Tuesday, October 25, 2011 — Poster Session II

Noon – 2:00 p.m.

Natcher Conference Center

NIAID

STEMCELL-7

* FARE Award Winner

Authors

  • C Sweeney
  • J Zou
  • BK Chou
  • U Choi
  • J Pan
  • H Wang
  • S Dowey
  • L Cheng
  • H Malech

Abstract

X-linked chronic granulomatous disease (X-CGD) is a defect of neutrophil microbicidal reactive oxygen species (ROS) production resulting from gp91phox deficiency, caused by a variety of mutations throughout the CYBB gene. We developed induced pluripotent stem cells (iPSCs) from patients with X-CGD, and demonstrated that mature neutrophils differentiated from X-CGD iPSCs lack ROS production, reproducing the defining phenotype of X-CGD. Gene therapy of X-CGD using lentiviral vectors carries a risk of mutagenesis due to vector insertion near oncogenes.

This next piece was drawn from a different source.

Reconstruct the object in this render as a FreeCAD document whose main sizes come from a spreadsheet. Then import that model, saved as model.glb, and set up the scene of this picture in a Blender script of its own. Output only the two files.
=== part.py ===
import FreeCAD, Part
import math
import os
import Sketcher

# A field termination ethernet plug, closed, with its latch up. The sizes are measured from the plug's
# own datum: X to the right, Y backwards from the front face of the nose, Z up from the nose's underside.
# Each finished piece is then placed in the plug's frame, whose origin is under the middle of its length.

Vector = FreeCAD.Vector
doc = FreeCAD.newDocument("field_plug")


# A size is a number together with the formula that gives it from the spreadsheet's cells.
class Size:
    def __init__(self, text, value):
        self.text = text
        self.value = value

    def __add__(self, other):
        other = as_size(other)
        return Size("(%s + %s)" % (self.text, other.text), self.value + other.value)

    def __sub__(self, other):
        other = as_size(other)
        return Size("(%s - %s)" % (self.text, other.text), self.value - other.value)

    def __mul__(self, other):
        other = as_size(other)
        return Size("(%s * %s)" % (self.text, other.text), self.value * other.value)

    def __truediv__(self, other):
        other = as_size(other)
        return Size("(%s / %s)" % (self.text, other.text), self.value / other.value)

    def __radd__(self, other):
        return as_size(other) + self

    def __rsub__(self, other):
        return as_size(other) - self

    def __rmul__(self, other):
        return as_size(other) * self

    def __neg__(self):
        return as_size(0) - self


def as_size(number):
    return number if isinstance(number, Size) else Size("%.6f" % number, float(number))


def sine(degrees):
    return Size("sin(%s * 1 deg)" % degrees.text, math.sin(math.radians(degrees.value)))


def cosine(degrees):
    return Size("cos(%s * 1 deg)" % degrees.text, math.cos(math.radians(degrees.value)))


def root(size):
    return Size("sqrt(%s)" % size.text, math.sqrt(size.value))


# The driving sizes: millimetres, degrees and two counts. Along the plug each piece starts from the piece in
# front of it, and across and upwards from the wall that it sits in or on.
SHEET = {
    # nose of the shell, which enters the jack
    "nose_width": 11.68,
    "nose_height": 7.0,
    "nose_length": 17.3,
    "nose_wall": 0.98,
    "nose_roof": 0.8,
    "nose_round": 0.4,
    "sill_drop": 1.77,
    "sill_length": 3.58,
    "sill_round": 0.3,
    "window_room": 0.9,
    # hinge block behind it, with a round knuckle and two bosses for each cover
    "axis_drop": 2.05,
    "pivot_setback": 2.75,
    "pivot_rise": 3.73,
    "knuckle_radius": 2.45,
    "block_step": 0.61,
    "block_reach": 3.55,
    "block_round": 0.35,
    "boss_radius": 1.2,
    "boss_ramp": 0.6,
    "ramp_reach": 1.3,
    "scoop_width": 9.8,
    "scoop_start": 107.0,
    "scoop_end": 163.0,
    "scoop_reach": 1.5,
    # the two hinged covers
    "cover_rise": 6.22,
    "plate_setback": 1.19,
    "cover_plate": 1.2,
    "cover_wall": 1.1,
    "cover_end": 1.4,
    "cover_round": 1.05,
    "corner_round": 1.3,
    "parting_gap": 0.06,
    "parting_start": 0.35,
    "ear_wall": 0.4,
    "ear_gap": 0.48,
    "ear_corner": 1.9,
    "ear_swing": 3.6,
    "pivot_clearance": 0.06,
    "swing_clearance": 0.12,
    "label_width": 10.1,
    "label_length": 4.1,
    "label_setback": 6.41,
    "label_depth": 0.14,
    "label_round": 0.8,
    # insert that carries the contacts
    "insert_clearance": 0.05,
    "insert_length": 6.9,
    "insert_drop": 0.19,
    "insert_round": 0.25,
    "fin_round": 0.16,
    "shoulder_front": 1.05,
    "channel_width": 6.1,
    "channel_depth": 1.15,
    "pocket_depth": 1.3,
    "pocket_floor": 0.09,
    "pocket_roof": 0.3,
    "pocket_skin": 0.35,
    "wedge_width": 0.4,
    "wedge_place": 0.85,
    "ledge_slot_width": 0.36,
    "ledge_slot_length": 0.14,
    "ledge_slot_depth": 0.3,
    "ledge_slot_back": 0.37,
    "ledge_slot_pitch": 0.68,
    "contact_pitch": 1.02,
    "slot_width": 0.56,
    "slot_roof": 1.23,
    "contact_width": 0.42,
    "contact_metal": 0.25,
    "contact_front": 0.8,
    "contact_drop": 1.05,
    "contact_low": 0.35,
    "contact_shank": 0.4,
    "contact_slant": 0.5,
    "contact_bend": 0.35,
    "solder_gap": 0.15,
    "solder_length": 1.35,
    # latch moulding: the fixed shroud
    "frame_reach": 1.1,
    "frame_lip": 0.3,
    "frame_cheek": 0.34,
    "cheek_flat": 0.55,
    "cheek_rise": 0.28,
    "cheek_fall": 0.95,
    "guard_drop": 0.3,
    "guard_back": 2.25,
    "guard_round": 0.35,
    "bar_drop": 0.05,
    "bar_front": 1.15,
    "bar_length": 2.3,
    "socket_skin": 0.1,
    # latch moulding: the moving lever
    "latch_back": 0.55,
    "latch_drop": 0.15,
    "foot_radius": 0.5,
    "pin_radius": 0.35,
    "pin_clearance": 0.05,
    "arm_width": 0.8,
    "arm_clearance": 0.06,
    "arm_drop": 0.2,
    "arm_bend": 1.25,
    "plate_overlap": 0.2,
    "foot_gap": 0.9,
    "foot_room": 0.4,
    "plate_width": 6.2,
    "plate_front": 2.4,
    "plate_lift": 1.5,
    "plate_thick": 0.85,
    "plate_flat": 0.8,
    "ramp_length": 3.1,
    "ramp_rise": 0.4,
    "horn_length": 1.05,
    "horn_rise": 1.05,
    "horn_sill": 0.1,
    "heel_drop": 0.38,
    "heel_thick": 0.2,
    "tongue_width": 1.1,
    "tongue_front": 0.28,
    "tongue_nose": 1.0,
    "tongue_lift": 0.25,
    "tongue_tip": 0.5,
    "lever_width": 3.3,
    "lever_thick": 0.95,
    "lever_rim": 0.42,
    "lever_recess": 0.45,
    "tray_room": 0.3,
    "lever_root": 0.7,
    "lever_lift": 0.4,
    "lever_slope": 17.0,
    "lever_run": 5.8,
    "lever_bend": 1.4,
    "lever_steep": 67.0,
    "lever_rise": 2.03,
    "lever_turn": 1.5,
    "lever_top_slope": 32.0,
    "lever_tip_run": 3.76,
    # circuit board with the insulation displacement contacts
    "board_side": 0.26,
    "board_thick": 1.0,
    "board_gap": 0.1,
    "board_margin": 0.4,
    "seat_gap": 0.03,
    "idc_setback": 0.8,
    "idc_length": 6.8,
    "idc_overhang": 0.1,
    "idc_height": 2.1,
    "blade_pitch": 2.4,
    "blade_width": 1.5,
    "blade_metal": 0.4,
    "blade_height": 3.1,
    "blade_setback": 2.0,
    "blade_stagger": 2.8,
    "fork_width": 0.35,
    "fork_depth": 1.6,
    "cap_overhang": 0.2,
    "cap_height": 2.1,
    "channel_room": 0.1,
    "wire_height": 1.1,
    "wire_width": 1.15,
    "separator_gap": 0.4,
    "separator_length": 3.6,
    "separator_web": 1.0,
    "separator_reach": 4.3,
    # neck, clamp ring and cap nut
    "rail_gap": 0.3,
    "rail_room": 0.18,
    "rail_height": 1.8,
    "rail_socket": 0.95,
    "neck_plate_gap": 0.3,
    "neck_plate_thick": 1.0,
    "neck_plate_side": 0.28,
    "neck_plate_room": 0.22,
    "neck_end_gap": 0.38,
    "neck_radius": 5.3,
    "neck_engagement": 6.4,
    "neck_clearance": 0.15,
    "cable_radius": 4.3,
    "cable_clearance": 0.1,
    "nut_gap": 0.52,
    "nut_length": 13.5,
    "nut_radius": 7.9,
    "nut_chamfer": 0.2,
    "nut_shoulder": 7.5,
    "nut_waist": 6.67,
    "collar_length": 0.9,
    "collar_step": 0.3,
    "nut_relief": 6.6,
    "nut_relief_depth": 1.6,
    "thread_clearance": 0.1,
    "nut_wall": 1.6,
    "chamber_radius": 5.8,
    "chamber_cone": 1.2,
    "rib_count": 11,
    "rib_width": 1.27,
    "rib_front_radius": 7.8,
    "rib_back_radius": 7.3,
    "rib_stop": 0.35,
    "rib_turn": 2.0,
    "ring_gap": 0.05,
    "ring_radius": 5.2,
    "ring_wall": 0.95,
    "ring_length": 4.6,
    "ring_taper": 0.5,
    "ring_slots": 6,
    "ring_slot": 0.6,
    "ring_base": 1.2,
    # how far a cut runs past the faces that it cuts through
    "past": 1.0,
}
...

Homologous recombination allows safe gene delivery to a specific site in the genome, but has very low efficiency. Utilizing zinc finger nucleases to facilitate homologous recombination, we achieved high-efficiency targeted transfer of a therapeutic CYBB minigene into the safe harbor AAVS1 locus in X-CGD iPSCs, without inducing additional detected genetic changes. Upon neutrophil differentiation, corrected clones exhibited functionally restored ROS production (27-42% of cells positive for oxidase by dihydrorhodamine flow cytometry assay, compared to 0.4-0.9% for neutrophils from uncorrected X-CGD iPSCs and 23-29% for neutrophils from normal control iPSCs). Our findings demonstrate that precise safe harbor minigene targeting can be used for the correction of X-CGD using zinc finger nucleases in iPSCs, an approach that might also be applied to other monogenic diseases.